If a call fails before results can be written to the cache or returned, all received responses will still be in the request cache, but those will be deleted after a day.
Handling Big Data¶
The receptiviti
function will handle splitting texts into bundles, so the limit on how many texts
you can process at once will come down to your system's amount of random access memory (RAM).
Several thousands of texts should be fine, but getting into millions of texts, you may not be able
to have all of the results loaded at once.

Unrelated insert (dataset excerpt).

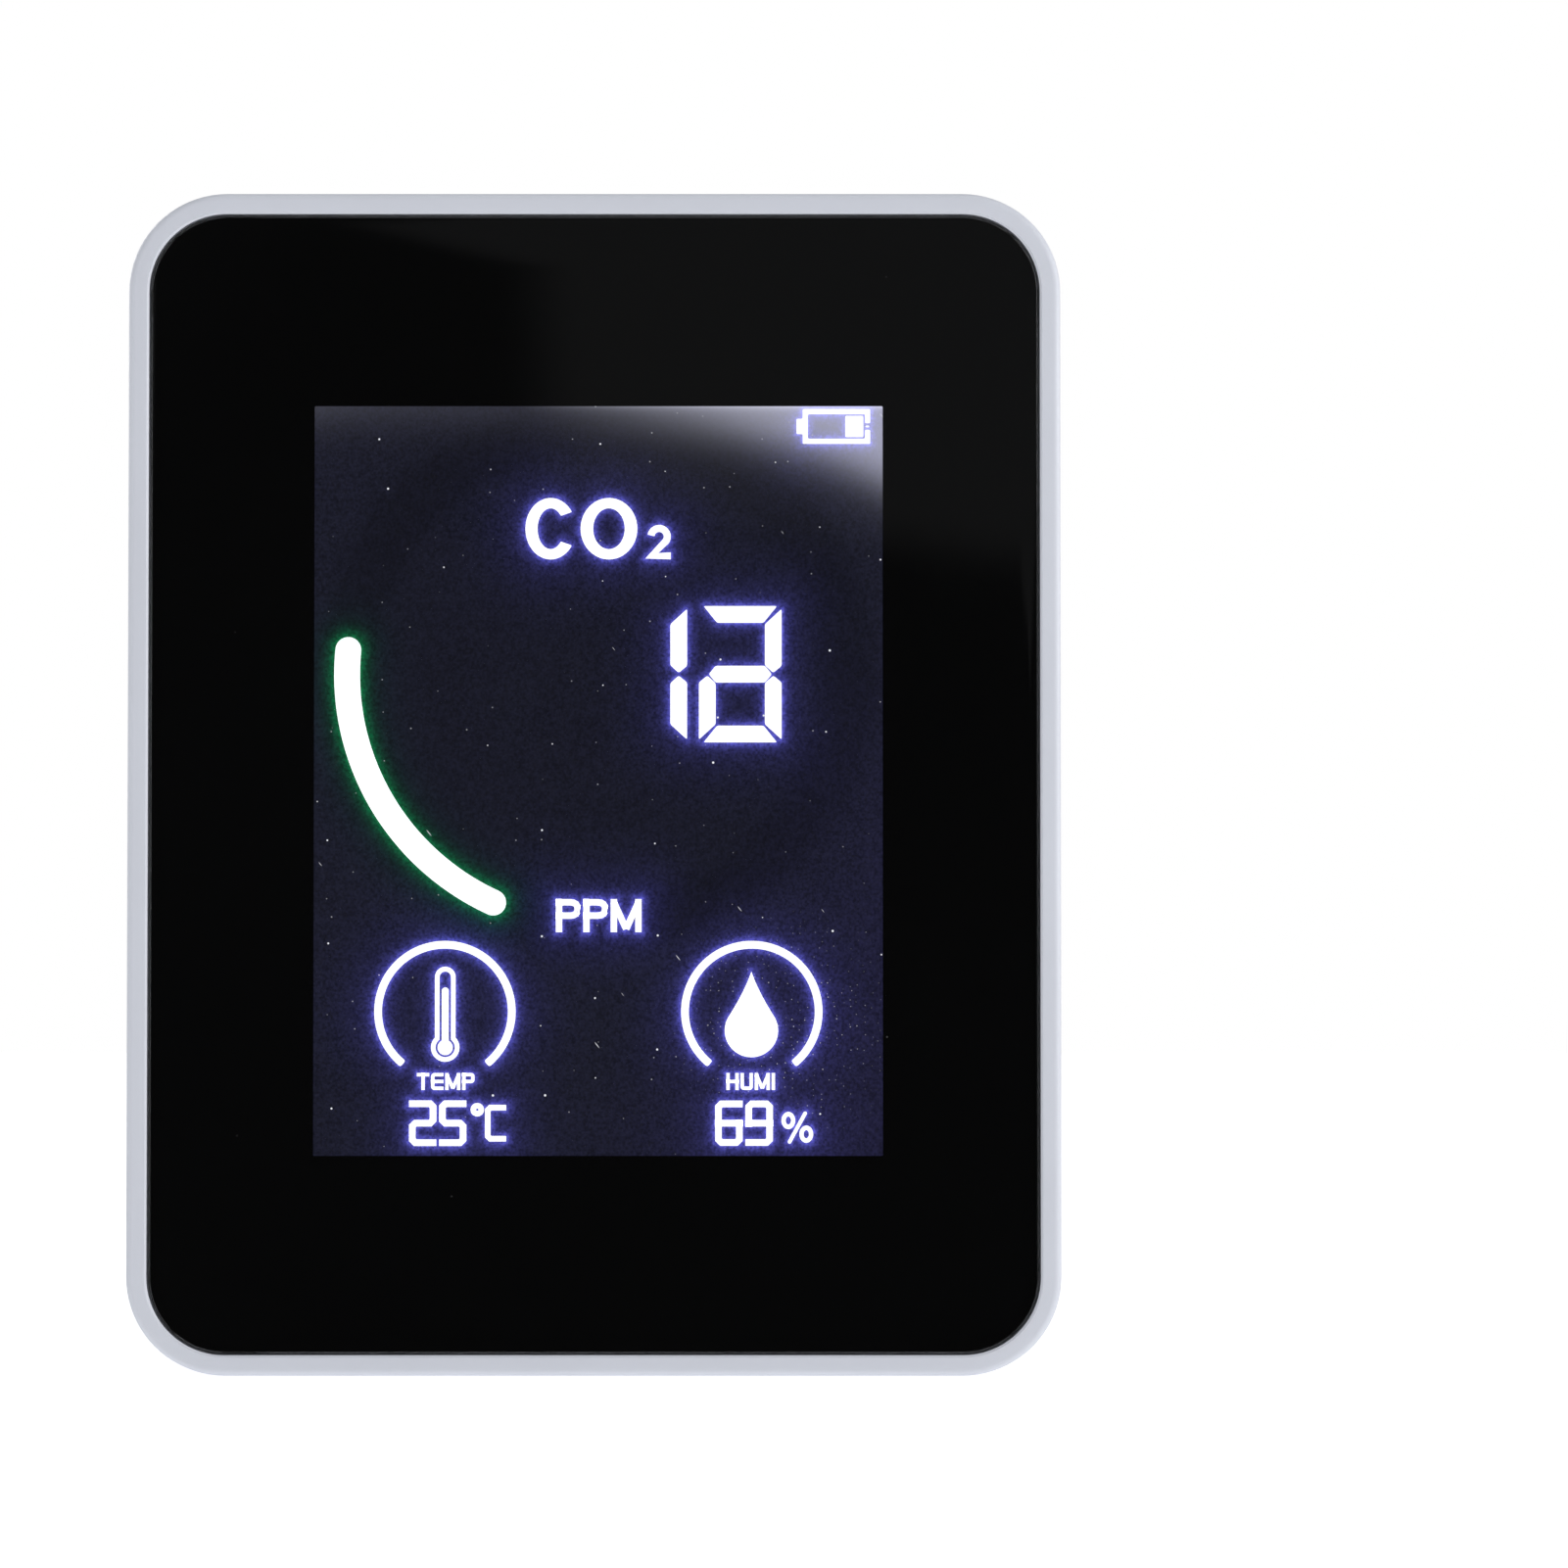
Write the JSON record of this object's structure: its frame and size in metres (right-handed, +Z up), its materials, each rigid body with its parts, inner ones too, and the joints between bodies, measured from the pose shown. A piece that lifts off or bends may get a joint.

To get around this, you can fully process subsets
of your texts.
A benefit of processing more texts at once is that requests can be parallelized, but this is more RAM intensive, and the primary cache is updated less frequently (as it is updated only at the end of a complete run).
You could also parallelize your own batches, but be sure to set cores
to 1
(to disable
the function's parallelization) and do not enable the primary cache (to avoid attempting to
read from the cache while it is being written to by another instance).
Not using the primary cache is also more efficient, but you may want to ensure you are not sending duplicate texts between calls. The function handles duplicate texts within calls (only ever sending unique texts), but depends on the cache to avoid sending duplicates between calls.